Dowding was trained as an artillery officer but became a squadron commander in the Royal Flying Corps during World War I and ended that war with the rank of brigadier general. He was then commissioned in the newly formed Royal Air Force (RAF) and served in command, staff, and training posts in Britain and Asia. In 1936, he was named commander in chief of the newly created Fighter Command and was responsible for advocating the development of radar and of the great Spitfire and Hurricane fighters. These technological developments would prove invaluable during the Battle of Britain.
When World War II began, Dowding fought fiercely against dispersal of fighter resources first in Norway and then in the Battle of France. Slated for retirement, he extended his service and led Fighter Command in the Battle of Britain. The RAF was outnumbered by the German Luftwaffe, but Dowding conducted a campaign that leveraged superior strategy and tactics, prevailing against the Germans and, by denying the Luftwaffe air supremacy, preventing what was surely imminent invasion.

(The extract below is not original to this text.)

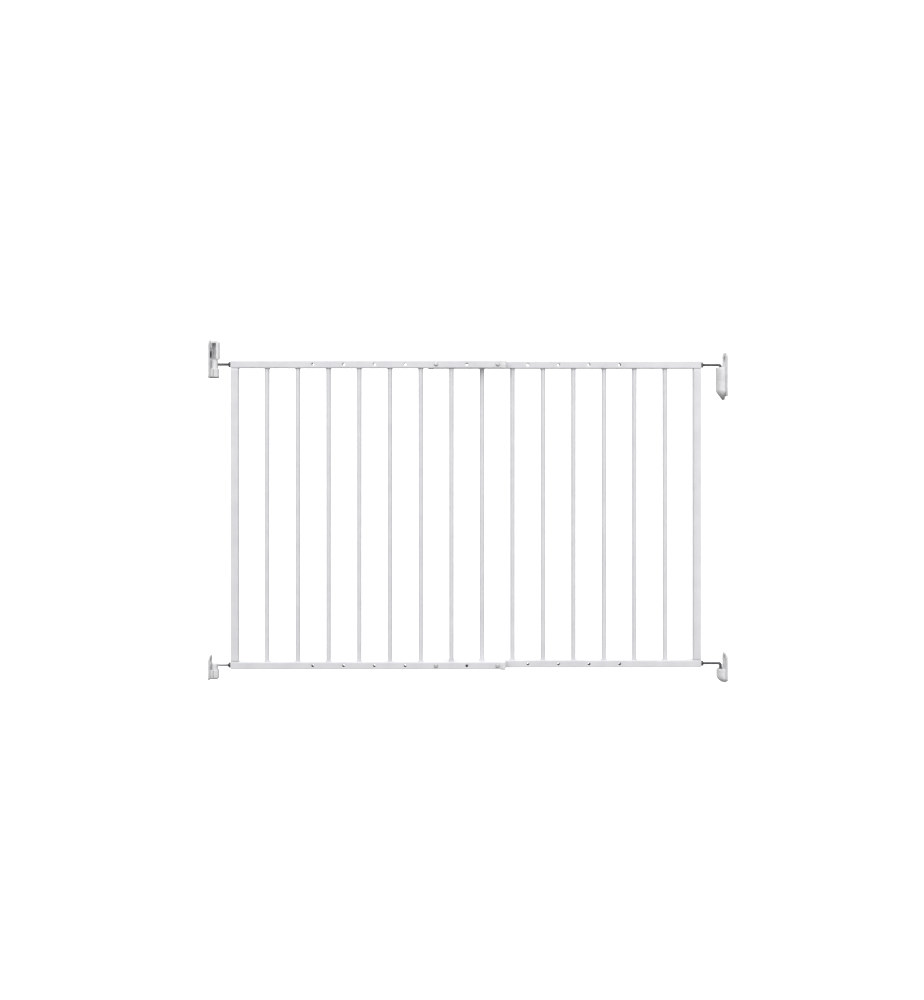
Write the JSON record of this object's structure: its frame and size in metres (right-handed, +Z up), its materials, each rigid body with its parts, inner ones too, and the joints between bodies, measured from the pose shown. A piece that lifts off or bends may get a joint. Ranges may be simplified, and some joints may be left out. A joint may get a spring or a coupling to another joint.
{
  "type": "extending wall-mounted safety gate",
  "caption": "Low metal barrier gate for a doorway or stairs: two overlapping bar panels bolted together, lift-and-swing hinges on one side, drop-in latch with a sliding lock on the other.",
  "frame": {"origin": "on the hinge-side wall, at the back face of the lower hinge bracket, level with the lower rail's axis", "axes": "+X across the opening towards the latch side, +Y through the gate from the front panel to the rear panel, +Z up"},
  "size_m": [1.0755, 0.0512, 0.7115],
  "materials": {
    "white_powder_coat": "semi-gloss white powder coat on steel tube",
    "white_plastic": "satin moulded white plastic",
    "grey_plastic": "moulded nylon, hidden in the rails",
    "dark_steel": "dark plated steel, threaded"
  },
  "bodies": {
    "wall_brackets": {"hinge_top_bracket": "white_plastic", "hinge_bottom_bracket": "white_plastic", "latch_top_bracket": "white_plastic", "latch_bottom_bracket": "white_plastic"},
    "lift_stop": {"hinge_lift_stop": "white_plastic"},
    "latch_slider": {"latch_slider": "white_plastic"},
    "hinge_bushes": {"hinge_top_bush": "white_plastic", "hinge_bottom_bush": "white_plastic"},
    "hinge_spindles": {"hinge_top_spindle": "dark_steel", "hinge_bottom_spindle": "dark_steel", "hinge_top_elbow_cap": "white_plastic", "hinge_bottom_elbow_cap": "white_plastic"},
    "gate_frame": {"front_upright": "white_powder_coat", "front_bar_1": "white_powder_coat", "front_bar_2": "white_powder_coat", "front_bar_3": "white_powder_coat", "front_bar_4": "white_powder_coat", "front_bar_5": "white_powder_coat", "front_bar_6": "white_powder_coat", "front_bar_7": "white_powder_coat", "front_top_rail": "white_powder_coat", "front_top_end_cap": "white_plastic", "front_top_insert": "grey_plastic", "front_bottom_rail": "white_powder_coat", "front_bottom_end_cap": "white_plastic", "front_bottom_insert": "grey_plastic", "rear_upright": "white_powder_coat", "rear_bar_1": "white_powder_coat", "rear_bar_2": "white_powder_coat", "rear_bar_3": "white_powder_coat", "rear_bar_4": "white_powder_coat", "rear_bar_5": "white_powder_coat", "rear_bar_6": "white_powder_coat", "rear_bar_7": "white_powder_coat", "rear_top_rail": "white_powder_coat", "rear_top_end_cap": "white_plastic", "rear_top_insert": "grey_plastic", "rear_bottom_rail": "white_powder_coat", "rear_bottom_end_cap": "white_plastic", "rear_bottom_insert": "grey_plastic", "top_inner_clamp_bolt": "dark_steel", "top_inner_clamp_nut": "dark_steel", "top_outer_clamp_bolt": "dark_steel", "top_outer_clamp_nut": "dark_steel", "bottom_inner_clamp_bolt": "dark_steel", "bottom_inner_clamp_nut": "dark_steel", "bottom_outer_clamp_bolt": "dark_steel", "bottom_outer_clamp_nut": "dark_steel", "hinge_top_lock_nut": "dark_steel", "hinge_bottom_lock_nut": "dark_steel", "latch_top_lock_nut": "dark_steel", "latch_bottom_lock_nut": "dark_steel"},
    "latch_top_spindle": {"latch_top_spindle": "dark_steel"},
    "latch_bottom_spindle": {"latch_bottom_spindle": "dark_steel"}
  },
  "joints": [
    {"name": "gate_lift", "type": "slide", "parent": "wall_brackets", "child": "hinge_bushes", "axis": [0, 0, 1], "range_m": [-0.005, 0.0006]},
    {"name": "gate_swing", "type": "hinge", "parent": "hinge_bushes", "child": "hinge_spindles", "pos_m": [0.012, 0, 0], "axis": [0, 0, 1], "range_deg": [-90, 85]},
    {"name": "hinge_gap_adjust", "type": "slide", "parent": "hinge_spindles", "child": "gate_frame", "axis": [1, 0, 0], "range_m": [-0.012, 0.003]},
    {"name": "latch_top_gap_adjust", "type": "slide", "parent": "gate_frame", "child": "latch_top_spindle", "axis": [1, 0, 0], "range_m": [-0.015, 0.003]},
    {"name": "latch_bottom_gap_adjust", "type": "slide", "parent": "gate_frame", "child": "latch_bottom_spindle", "axis": [1, 0, 0], "range_m": [-0.015, 0.003]},
    {"name": "lift_stop_slide", "type": "slide", "parent": "wall_brackets", "child": "lift_stop", "axis": [0, 0, 1], "range_m": [0, 0.01]},
    {"name": "latch_slide", "type": "slide", "parent": "wall_brackets", "child": "latch_slider", "axis": [0, 0, 1], "range_m": [0, 0.008]}
  ]
}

Dowding was a great husbander of resources, coordinating his fighters with ground-based radar information. Some of his subordinates believed he was too cautious. Whereas Dowding fought the battle chiefly over English skies, some advocated conducting an aerial counteroffensive farther out over the English Channel. Dowding's advancing age was cited as the reason for his replacement as commander in chief of Fighter Command on November 24, 1940. It is likely, however, that the command's failure to defend against the Coventry air raid was the more immediate cause. Certainly, at the time, Dowding was given little enough credit for what he had accomplished in the Battle of Britain. However, over the years, the importance of his early leadership has been widely recognized.
Dowding was given other assignments, as liaison to U.S. aircraft factories and as a kind of inspector general of factories at home. He was never satisfied with these assignments and requested retirement in November 1942. The following year he was created Baron Dowding of Bentley Priory.